Sometimes you don't have a whole group, or you want something that feels a bit more like a puzzle to solve together.

Strictly for two players, Patchwork is basically competitive Tetris with a sewing theme. You’re buying fabric scraps (polygonal tiles) to fill up your quilt board. It’s a spatial math lesson disguised as a cozy hobby.

The "time track" mechanic is the real stroke of genius here: the person who is furthest back on the track always goes next. This means you can sometimes take two or three small turns in a row while your opponent waits for their "big" piece to pay off. It’s short, it’s sharp, and it’s one of the best "coffee and a game" experiences out there. Just watch out for the end-of-game scoring—if you leave too many holes in your quilt, you can end up with a negative score, which can be a bit of a bummer for younger kids.

This is a "trick-taking" game, which is the same family of games as Spades or Hearts. If your friend knows how to play cards, they already know 80% of the rules. The twist? It’s cooperative, and you aren’t allowed to talk about what’s in your hand.

You’re all working together to complete specific missions (e.g., "Player A must win the yellow 5"). It feels like a high-stakes submarine mission where you’re trying to communicate through sonar pings. It’s small enough to fit in a pocket, making it a great travel game, and the missions only take 5-10 minutes each. It’s the perfect "just one more round" game for middle schoolers and adults who like logic puzzles.

How to Get Even More Out of It

The secret to a successful "gateway" experience isn't just the game—it's the environment.
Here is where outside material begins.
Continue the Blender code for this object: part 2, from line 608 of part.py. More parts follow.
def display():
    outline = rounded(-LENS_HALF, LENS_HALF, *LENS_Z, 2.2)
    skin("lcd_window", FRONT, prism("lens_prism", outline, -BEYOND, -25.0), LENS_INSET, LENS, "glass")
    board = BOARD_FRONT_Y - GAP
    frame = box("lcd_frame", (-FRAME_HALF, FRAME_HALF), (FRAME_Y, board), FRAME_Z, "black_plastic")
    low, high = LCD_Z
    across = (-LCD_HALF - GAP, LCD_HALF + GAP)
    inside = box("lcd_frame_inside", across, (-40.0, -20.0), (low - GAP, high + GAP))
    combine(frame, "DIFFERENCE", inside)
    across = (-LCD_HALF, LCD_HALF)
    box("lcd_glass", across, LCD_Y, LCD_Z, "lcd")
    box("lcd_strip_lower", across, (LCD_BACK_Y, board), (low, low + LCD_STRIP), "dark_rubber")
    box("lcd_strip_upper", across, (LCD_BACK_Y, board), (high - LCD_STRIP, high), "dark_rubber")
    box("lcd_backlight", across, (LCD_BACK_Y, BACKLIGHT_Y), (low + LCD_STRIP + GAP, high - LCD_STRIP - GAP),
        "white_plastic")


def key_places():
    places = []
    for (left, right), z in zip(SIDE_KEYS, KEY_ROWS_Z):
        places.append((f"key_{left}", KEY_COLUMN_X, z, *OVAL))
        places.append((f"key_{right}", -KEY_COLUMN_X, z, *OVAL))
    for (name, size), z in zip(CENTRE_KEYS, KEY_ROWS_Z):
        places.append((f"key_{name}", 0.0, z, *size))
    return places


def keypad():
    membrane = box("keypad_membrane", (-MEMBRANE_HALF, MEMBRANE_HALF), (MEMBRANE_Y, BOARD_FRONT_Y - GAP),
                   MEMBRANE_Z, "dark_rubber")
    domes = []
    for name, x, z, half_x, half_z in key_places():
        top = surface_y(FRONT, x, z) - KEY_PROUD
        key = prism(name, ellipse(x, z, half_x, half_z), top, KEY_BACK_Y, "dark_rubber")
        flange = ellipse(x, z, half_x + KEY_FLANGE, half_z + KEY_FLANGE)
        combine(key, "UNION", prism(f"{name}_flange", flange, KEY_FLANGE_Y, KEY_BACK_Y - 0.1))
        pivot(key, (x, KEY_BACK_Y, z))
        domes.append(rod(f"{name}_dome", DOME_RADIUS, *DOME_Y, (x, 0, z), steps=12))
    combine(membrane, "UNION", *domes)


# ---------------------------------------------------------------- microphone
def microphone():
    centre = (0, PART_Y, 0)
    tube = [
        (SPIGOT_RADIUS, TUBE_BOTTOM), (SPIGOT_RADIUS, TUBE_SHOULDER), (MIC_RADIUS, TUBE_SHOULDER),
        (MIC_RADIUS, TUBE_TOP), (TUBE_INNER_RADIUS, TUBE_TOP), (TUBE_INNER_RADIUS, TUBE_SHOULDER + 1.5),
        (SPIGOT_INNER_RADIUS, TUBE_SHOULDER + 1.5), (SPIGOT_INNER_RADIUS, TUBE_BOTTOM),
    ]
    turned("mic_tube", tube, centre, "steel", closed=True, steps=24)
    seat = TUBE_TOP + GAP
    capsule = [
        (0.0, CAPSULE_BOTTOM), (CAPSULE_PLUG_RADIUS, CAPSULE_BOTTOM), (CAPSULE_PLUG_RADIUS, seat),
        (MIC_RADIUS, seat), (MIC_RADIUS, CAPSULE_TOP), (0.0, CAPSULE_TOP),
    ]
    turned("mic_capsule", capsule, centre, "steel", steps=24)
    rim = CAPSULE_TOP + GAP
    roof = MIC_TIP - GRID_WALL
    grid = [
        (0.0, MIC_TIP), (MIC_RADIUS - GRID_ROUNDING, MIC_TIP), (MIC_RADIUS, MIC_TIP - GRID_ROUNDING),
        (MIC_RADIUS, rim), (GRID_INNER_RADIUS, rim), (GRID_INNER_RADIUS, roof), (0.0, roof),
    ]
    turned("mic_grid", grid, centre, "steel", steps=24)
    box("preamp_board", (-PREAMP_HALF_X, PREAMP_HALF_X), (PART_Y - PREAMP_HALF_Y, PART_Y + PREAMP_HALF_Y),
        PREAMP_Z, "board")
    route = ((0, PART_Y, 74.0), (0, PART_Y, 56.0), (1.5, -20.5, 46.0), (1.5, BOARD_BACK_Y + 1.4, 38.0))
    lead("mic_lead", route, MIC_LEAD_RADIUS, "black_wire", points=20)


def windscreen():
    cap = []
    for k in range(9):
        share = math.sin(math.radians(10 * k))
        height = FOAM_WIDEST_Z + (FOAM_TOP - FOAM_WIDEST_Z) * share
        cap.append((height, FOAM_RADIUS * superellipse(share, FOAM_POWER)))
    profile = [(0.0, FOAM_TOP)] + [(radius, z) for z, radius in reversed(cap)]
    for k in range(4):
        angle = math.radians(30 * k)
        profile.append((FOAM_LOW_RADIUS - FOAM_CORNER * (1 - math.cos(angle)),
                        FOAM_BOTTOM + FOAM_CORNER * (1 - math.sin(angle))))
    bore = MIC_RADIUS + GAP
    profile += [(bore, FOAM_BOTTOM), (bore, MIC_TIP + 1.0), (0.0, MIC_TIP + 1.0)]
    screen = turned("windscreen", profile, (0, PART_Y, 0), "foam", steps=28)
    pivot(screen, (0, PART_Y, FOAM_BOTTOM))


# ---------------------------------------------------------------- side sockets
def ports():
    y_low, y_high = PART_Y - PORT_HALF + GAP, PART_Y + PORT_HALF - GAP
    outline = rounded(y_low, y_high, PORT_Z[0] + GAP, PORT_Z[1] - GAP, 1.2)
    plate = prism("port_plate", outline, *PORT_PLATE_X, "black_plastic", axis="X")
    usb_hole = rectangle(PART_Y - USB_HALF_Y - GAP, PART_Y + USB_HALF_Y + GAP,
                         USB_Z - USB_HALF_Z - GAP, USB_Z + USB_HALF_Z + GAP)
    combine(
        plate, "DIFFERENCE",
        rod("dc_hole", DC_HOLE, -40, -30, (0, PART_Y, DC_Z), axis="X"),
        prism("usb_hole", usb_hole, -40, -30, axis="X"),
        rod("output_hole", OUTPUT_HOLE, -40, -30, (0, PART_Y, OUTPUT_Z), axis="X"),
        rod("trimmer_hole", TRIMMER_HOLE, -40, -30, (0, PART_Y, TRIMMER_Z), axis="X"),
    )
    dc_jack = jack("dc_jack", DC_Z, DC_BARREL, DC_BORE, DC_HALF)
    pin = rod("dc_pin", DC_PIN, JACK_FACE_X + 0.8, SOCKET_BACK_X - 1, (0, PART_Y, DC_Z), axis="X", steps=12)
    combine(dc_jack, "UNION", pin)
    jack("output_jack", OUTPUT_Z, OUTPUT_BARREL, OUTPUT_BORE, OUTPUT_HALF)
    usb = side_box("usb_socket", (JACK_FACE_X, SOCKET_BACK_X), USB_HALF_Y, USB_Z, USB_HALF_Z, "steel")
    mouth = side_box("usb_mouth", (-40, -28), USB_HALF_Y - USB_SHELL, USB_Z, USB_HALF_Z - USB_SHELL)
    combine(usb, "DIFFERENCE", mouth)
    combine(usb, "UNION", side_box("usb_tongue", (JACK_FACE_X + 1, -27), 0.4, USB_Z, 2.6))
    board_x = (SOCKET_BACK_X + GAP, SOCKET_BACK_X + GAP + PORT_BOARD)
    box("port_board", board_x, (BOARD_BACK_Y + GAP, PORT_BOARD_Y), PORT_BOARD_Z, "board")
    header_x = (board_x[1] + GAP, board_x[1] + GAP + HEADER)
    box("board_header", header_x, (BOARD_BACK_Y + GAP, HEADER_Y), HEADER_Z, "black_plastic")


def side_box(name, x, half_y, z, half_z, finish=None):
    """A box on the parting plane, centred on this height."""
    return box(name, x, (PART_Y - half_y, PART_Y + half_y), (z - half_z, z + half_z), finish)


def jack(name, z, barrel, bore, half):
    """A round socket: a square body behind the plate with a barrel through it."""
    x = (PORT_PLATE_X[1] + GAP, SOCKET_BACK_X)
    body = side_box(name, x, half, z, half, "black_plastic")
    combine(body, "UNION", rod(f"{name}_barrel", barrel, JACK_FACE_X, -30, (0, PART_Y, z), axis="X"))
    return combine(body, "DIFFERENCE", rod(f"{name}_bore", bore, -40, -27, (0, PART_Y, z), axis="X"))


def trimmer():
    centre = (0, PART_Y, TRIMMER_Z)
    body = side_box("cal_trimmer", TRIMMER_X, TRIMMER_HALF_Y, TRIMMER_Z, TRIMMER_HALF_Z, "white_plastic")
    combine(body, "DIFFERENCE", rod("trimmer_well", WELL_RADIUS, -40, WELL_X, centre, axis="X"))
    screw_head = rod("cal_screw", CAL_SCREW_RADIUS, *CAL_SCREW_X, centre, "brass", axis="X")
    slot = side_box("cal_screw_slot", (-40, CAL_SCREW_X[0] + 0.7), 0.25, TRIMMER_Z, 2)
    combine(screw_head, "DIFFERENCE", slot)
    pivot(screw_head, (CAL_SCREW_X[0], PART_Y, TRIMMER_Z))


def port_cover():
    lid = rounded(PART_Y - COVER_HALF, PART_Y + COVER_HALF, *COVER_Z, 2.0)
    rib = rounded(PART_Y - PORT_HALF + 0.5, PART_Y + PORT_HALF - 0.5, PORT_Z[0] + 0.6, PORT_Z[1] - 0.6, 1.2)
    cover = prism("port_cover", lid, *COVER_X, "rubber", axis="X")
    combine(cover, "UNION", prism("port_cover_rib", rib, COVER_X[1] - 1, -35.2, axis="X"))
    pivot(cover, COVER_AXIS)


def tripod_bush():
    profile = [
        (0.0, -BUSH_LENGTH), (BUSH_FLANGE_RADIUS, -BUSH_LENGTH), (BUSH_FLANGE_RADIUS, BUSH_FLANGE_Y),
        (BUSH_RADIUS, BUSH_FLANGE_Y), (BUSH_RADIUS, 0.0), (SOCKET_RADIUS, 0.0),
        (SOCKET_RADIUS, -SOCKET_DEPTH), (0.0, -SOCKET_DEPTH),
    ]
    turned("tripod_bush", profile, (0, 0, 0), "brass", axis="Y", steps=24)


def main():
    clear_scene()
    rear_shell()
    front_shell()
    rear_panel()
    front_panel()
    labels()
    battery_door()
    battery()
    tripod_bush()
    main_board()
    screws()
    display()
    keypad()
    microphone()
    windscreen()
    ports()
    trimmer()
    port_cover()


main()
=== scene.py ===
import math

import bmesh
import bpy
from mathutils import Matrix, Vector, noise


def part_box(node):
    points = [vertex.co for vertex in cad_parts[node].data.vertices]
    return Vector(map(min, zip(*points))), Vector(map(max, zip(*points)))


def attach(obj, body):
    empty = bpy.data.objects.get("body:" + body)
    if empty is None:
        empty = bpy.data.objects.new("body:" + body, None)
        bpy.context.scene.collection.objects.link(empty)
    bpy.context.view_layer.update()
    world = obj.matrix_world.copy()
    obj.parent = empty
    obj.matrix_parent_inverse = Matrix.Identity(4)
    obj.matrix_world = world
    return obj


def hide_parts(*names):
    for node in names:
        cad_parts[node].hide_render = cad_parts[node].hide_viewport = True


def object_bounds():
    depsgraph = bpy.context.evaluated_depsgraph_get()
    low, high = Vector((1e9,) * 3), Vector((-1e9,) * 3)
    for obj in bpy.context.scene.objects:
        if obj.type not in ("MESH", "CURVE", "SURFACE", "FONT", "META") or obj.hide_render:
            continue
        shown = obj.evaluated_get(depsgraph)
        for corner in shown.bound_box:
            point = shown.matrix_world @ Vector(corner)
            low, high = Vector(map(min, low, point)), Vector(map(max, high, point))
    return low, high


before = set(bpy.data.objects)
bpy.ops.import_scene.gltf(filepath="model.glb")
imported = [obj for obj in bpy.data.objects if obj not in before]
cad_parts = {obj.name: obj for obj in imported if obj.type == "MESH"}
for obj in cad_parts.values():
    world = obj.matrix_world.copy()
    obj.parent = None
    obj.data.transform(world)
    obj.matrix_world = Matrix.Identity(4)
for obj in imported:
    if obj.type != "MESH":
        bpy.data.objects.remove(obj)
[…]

  • Skip the manual: If you’re the one introducing the game, read the rules beforehand. Nothing kills the vibe faster than a "non-gamer" watching you flip through a booklet for 20 minutes.
  • The "Open Hand" first round: For games like The Crew: Mission Deep Sea, play the first round with everyone's cards face-up on the table. Talk through the logic together. Once the lightbulb goes on, clear the table and play for real.
  • Focus on the "Aha!": When someone makes a clever move in Patchwork or gives a perfect clue in Just One, call it out. The goal is to show them that games are about cleverness and connection, not just following a set of arbitrary instructions.
Frequently Asked Questions

Q: What is the absolute easiest game to start with? Just One is the winner here. If they can write a single word on a dry-erase board, they can play. There is no barrier to entry and no way to "ruin" the game for others.

Q: Are these games actually fun for adults, or are they just for kids? Every game on this list was designed primarily for adults. They are "gateway" games because they are elegant, not because they are childish. Screenwise rates Harmonies and Wavelength especially high for "adult-genuineness"—you’ll want to play these even after the kids go to bed.
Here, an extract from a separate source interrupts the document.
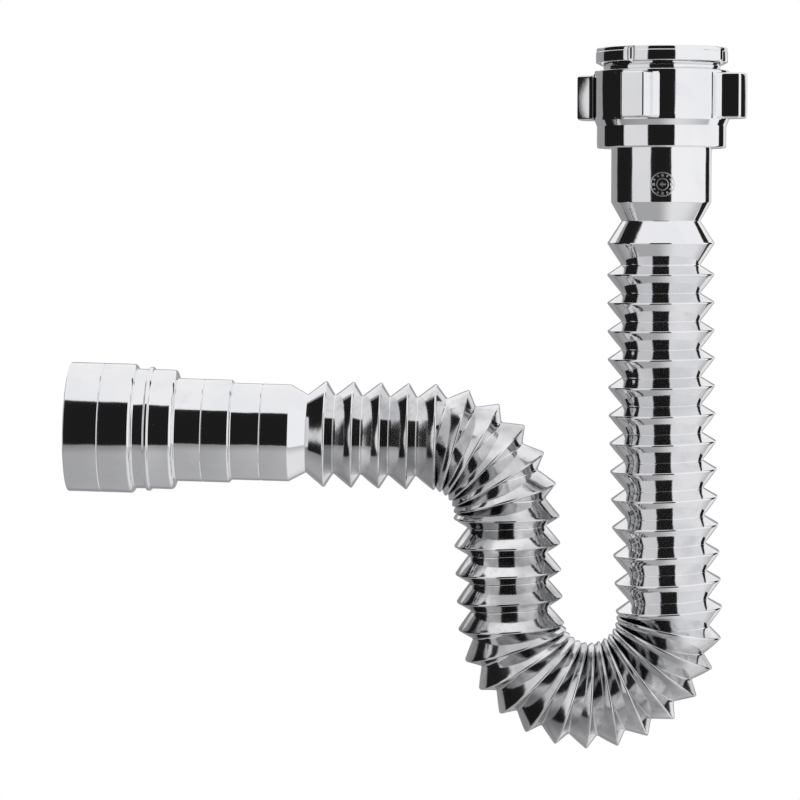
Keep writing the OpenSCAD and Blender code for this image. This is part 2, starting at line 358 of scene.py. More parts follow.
def wind_thread(name, root_r, crest_r, top, length, embed):
    """A ridge of 60 degree thread wound down from top, faded into the wall by its tapered ends."""
    turns = length / thread_pitch - 1.0
    start = top - thread_pitch / 2
    foot_r = root_r - embed
    corners = [
        (foot_r, start + thread_half_root),
        (crest_r, start + thread_half_crest),
        (crest_r, start - thread_half_crest),
        (foot_r, start - thread_half_root),
    ]
    bpy.ops.object.select_all(action="DESELECT")
    bpy.ops.mesh.primitive_plane_add(size=mm)
    ridge = bpy.context.object
    ridge.name = name
    bpy.ops.object.mode_set(mode="EDIT")
    bpy.ops.mesh.delete(type="ONLY_FACE")
    bpy.ops.object.mode_set(mode="OBJECT")
    for vertex, corner in zip((0, 1, 3, 2), corners):
        ridge.data.vertices[vertex].co = (corner[0], 0, corner[1])
    screw = ridge.modifiers.new("wind", "SCREW")
    screw.angle = -2 * math.pi * turns
    screw.screw_offset = -thread_pitch * turns
    screw.steps = int(thread_sides * turns)
    screw.render_steps = screw.steps
    apply_modifiers(ridge)
    bpy.ops.object.mode_set(mode="EDIT")
    bpy.ops.mesh.select_all(action="SELECT")
    bpy.ops.mesh.fill_holes(sides=4)
    bpy.ops.mesh.select_all(action="SELECT")
    bpy.ops.mesh.normals_make_consistent(inside=False)
    bpy.ops.object.mode_set(mode="OBJECT")
    total = math.pi * 2 * turns
    for vertex in ridge.data.vertices:
        wound = (start - vertex.co.z) / thread_pitch * 2 * math.pi
        from_an_end = min(wound, total - wound) + thread_start_turn
        fade = min(1.0, max(0.0, from_an_end) / thread_fade_turn)
        radius = math.hypot(vertex.co.x, vertex.co.y)
        wanted = foot_r + (radius - foot_r) * fade
        vertex.co.x *= wanted / radius
        vertex.co.y *= wanted / radius
    return ridge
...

Q: What if we have more than 6 people? Wavelength and Just One both scale beautifully to larger groups. Wavelength in particular works great with two big teams. For more group options, see our best apps for kids which often includes great party-game ports.

Q: My kid is a "sore loser." Which one should we pick? Go with Just One or The Crew: Mission Deep Sea. Since these are cooperative, the "loss" is shared by everyone, which usually defuses the individual sting. Harmonies is also a safe bet because you spend the whole time building something cool, so even if you don't win, you still have a pretty forest to show for it.

The Bottom Line

"Non-gamers" are usually just people who haven't found their genre yet. Start with something social and tactile, keep the rules explanation under three minutes, and let the game do the heavy lifting. Once they realize they aren't being "tested" on their math skills, they'll be the ones asking to play another round.